## [REQUIREMENTS]
Print all of the data exactly.

┄┄┄┄┄┄┄┄┄┄

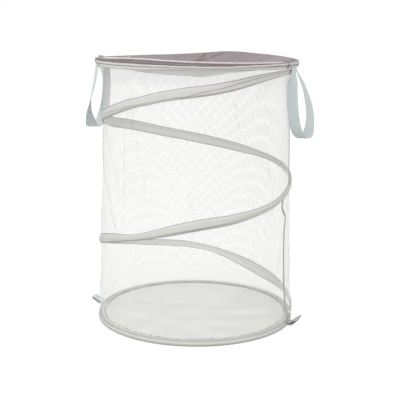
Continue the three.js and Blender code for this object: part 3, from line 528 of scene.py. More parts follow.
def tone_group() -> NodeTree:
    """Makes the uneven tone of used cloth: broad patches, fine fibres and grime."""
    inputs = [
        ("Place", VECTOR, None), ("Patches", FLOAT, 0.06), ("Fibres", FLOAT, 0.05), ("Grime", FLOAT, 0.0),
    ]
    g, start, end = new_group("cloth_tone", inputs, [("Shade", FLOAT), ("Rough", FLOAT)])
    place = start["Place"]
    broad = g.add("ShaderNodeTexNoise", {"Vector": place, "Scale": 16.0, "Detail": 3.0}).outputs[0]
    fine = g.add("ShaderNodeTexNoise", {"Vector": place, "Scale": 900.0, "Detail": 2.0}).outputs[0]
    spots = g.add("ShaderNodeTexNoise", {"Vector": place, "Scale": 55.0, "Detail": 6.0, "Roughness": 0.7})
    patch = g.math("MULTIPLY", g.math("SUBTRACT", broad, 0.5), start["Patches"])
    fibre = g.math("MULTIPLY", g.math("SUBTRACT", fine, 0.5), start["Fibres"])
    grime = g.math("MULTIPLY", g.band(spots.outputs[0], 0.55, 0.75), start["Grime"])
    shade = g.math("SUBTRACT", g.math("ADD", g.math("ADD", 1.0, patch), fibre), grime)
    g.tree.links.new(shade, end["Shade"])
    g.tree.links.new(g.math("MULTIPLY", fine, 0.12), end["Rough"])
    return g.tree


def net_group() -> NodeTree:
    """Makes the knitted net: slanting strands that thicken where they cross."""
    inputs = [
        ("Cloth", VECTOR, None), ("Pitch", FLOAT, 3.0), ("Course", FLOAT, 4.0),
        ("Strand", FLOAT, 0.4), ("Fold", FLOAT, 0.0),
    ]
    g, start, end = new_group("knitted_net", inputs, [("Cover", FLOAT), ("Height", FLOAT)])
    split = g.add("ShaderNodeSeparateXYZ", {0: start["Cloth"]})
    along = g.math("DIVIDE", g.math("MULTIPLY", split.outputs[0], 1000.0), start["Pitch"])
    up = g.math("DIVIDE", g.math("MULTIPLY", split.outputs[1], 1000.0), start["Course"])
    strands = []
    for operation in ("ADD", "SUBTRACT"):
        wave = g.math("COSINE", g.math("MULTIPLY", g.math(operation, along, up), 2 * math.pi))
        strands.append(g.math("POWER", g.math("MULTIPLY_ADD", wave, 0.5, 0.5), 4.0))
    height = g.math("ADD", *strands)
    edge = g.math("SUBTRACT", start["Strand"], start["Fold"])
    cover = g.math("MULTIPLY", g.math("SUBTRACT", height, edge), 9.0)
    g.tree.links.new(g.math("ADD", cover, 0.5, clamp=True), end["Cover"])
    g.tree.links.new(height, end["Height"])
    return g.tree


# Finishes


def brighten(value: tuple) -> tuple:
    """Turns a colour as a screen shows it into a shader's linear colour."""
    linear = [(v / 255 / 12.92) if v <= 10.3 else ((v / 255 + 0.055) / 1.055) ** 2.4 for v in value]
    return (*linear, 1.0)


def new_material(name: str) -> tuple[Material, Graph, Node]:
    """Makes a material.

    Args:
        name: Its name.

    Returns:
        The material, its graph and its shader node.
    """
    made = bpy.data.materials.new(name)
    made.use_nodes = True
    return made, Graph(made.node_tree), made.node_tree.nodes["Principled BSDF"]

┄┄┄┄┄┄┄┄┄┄

## [SOLUTION]
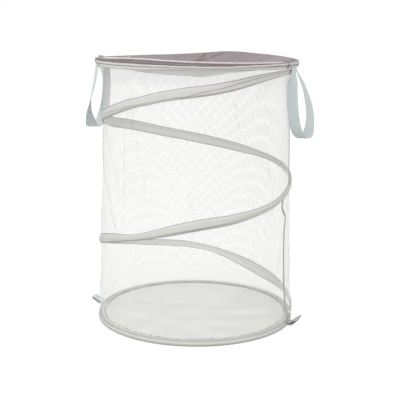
Continue the three.js and Blender code for this object: part 3, from line 528 of scene.py. More parts follow.
def tone_group() -> NodeTree:
    """Makes the uneven tone of used cloth: broad patches, fine fibres and grime."""
    inputs = [
        ("Place", VECTOR, None), ("Patches", FLOAT, 0.06), ("Fibres", FLOAT, 0.05), ("Grime", FLOAT, 0.0),
    ]
    g, start, end = new_group("cloth_tone", inputs, [("Shade", FLOAT), ("Rough", FLOAT)])
    place = start["Place"]
    broad = g.add("ShaderNodeTexNoise", {"Vector": place, "Scale": 16.0, "Detail": 3.0}).outputs[0]
    fine = g.add("ShaderNodeTexNoise", {"Vector": place, "Scale": 900.0, "Detail": 2.0}).outputs[0]
    spots = g.add("ShaderNodeTexNoise", {"Vector": place, "Scale": 55.0, "Detail": 6.0, "Roughness": 0.7})
    patch = g.math("MULTIPLY", g.math("SUBTRACT", broad, 0.5), start["Patches"])
    fibre = g.math("MULTIPLY", g.math("SUBTRACT", fine, 0.5), start["Fibres"])
    grime = g.math("MULTIPLY", g.band(spots.outputs[0], 0.55, 0.75), start["Grime"])
    shade = g.math("SUBTRACT", g.math("ADD", g.math("ADD", 1.0, patch), fibre), grime)
    g.tree.links.new(shade, end["Shade"])
    g.tree.links.new(g.math("MULTIPLY", fine, 0.12), end["Rough"])
    return g.tree


def net_group() -> NodeTree:
    """Makes the knitted net: slanting strands that thicken where they cross."""
    inputs = [
        ("Cloth", VECTOR, None), ("Pitch", FLOAT, 3.0), ("Course", FLOAT, 4.0),
        ("Strand", FLOAT, 0.4), ("Fold", FLOAT, 0.0),
    ]
    g, start, end = new_group("knitted_net", inputs, [("Cover", FLOAT), ("Height", FLOAT)])
    split = g.add("ShaderNodeSeparateXYZ", {0: start["Cloth"]})
    along = g.math("DIVIDE", g.math("MULTIPLY", split.outputs[0], 1000.0), start["Pitch"])
    up = g.math("DIVIDE", g.math("MULTIPLY", split.outputs[1], 1000.0), start["Course"])
    strands = []
    for operation in ("ADD", "SUBTRACT"):
        wave = g.math("COSINE", g.math("MULTIPLY", g.math(operation, along, up), 2 * math.pi))
        strands.append(g.math("POWER", g.math("MULTIPLY_ADD", wave, 0.5, 0.5), 4.0))
    height = g.math("ADD", *strands)
    edge = g.math("SUBTRACT", start["Strand"], start["Fold"])
    cover = g.math("MULTIPLY", g.math("SUBTRACT", height, edge), 9.0)
    g.tree.links.new(g.math("ADD", cover, 0.5, clamp=True), end["Cover"])
    g.tree.links.new(height, end["Height"])
    return g.tree


# Finishes


def brighten(value: tuple) -> tuple:
    """Turns a colour as a screen shows it into a shader's linear colour."""
    linear = [(v / 255 / 12.92) if v <= 10.3 else ((v / 255 + 0.055) / 1.055) ** 2.4 for v in value]
    return (*linear, 1.0)


def new_material(name: str) -> tuple[Material, Graph, Node]:
    """Makes a material.

    Args:
        name: Its name.

    Returns:
        The material, its graph and its shader node.
    """
    made = bpy.data.materials.new(name)
    made.use_nodes = True
    return made, Graph(made.node_tree), made.node_tree.nodes["Principled BSDF"]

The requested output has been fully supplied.